Still, China’s rising confidence means it feels more comfortable in pushing back when pressure rises. Recent U.S. court cases that have invalidated some of Trump’s tariffs have given Beijing more confidence that it doesn’t need to give too much ground to Washington.
When Trump pushed tariffs as high as 145% last year, China went toe-to-toe with the American president before both sides de-escalated. Beijing more or less neutralized Trump’s ability to impose higher tariffs when it withheld exports of critical minerals the U.S. needs for manufacturing and for military applications.

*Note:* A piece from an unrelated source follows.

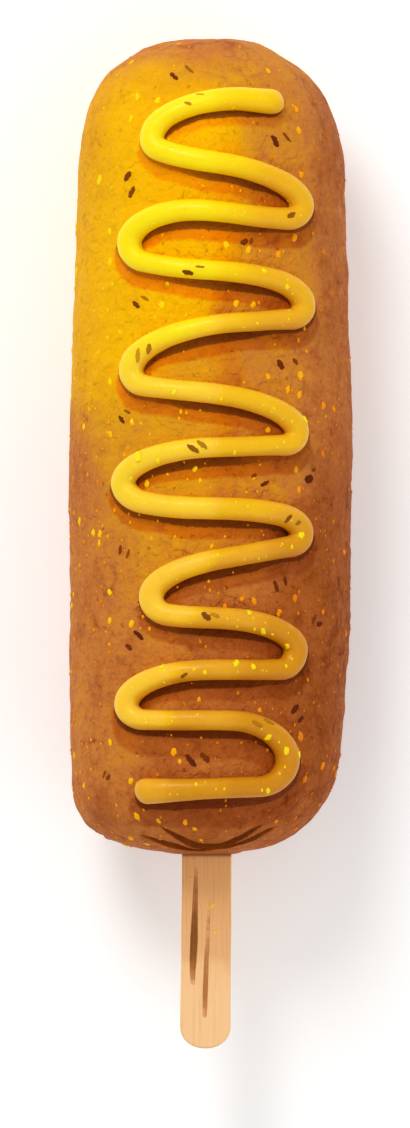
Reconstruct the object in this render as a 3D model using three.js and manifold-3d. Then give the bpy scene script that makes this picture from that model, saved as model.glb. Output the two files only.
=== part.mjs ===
// Corn dog: a fried batter body on a flat wooden stick, with one zigzag bead of mustard.
// Units are millimetres, +Z is up. It lies on its back on a small flat of the crust,
// its round tip towards +Y, its stick towards -Y, and the mustard on top.
import * as THREE from "three";
import { mergeVertices } from "three/addons/utils/BufferGeometryUtils.js";
import Module from "manifold-3d";

// ---------------------------------------------------------------- sizes
const BODY_LENGTH = 152.07; // crust, tip to butt
const AXIS_HEIGHT = 24.7; // of the sausage axis above the resting flat
const TOP_RADIUS = 25.3; // crown of the crust above the axis
const BACK_RADIUS = 25.6; // underside below the axis, before the resting flat is pressed in
const TIP = { height: 24.04, m: 1.682, n: 2.86 }; // rounding of the tip
const BUTT = { height: 23.617, m: 2.924, n: 2.909 }; // rounding of the butt, which is blunter
// Half-widths of the crust to the left and the right of the axis, at distances from the tip.
const STATIONS = [0, 2.5, 6.5, 14, 24, 44, 56, 80, 104, 121, 134, 145, 152.07];
const LEFT = [24.17, 24.17, 25.96, 25.28, 24.55, 25.23, 25.61, 26.31, 26.13, 26.27, 26.17, 28.36, 29.93];
const RIGHT = [22.11, 22.28, 24.33, 25.11, 25.11, 25.71, 26.15, 26.41, 26.33, 25.46, 24.51, 23.2, 20.82];
const LUMPS = { count: 16, height: 0.42, spread: 8.5 }; // low swellings where the batter ran thick

const RING = 48; // points round the crust
const END_RINGS = 13; // rings in each rounded end
const MID_RINGS = 27; // rings along the barrel

const STICK = {
  length: 114, // flat craft stick
  thickness: 2.0,
  width: 9.2, // where it leaves the crust
  endWidth: 9.5, // widest place, near its free end
  centre: -0.62, // its middle beside the crust axis, at the crust
  endCentre: -0.84, // and near its free end
  shown: 36.6, // bare length below the crust
  endRound: 4.2, // length of the rounded end
  edge: 0.3, // broken edge
};
const CLEARANCE = 0.3; // between pieces that touch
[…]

The Trump administration has backpedaled from some of its more hawkish China policies, including curbing investigations into Beijing-linked hackers and telling officials to tone down their comments on China, the Journal reported last month . A new national-defense strategy , released in January, offered a conciliatory tone toward Beijing.
Xi is nonetheless dogged by serious domestic challenges that could weaken his negotiating position. A prolonged housing slowdown has sapped the wealth and confidence of millions of homeowners, while an increasing reliance on exports to drive growth has emerged as a major economic vulnerability. Should the world ease off on its purchases, that could pull the rug out from under China’s economy.
Even in the military sphere, China faces big questions after Xi purged many of its top leaders . The moves, ostensibly to reduce corruption in the military’s ranks, leave the top tier of Xi’s armed services, which haven’t engaged in combat for nearly half a century, decimated and demoralized.
None of this will make life easier for Trump, however.
“Beijing’s overriding objective is not to accomplish anything affirmative” during the summit this week, Czin said. “They want to buy time and space to prepare for the next round, so they are going to find out the minimum price point to get that from Trump.”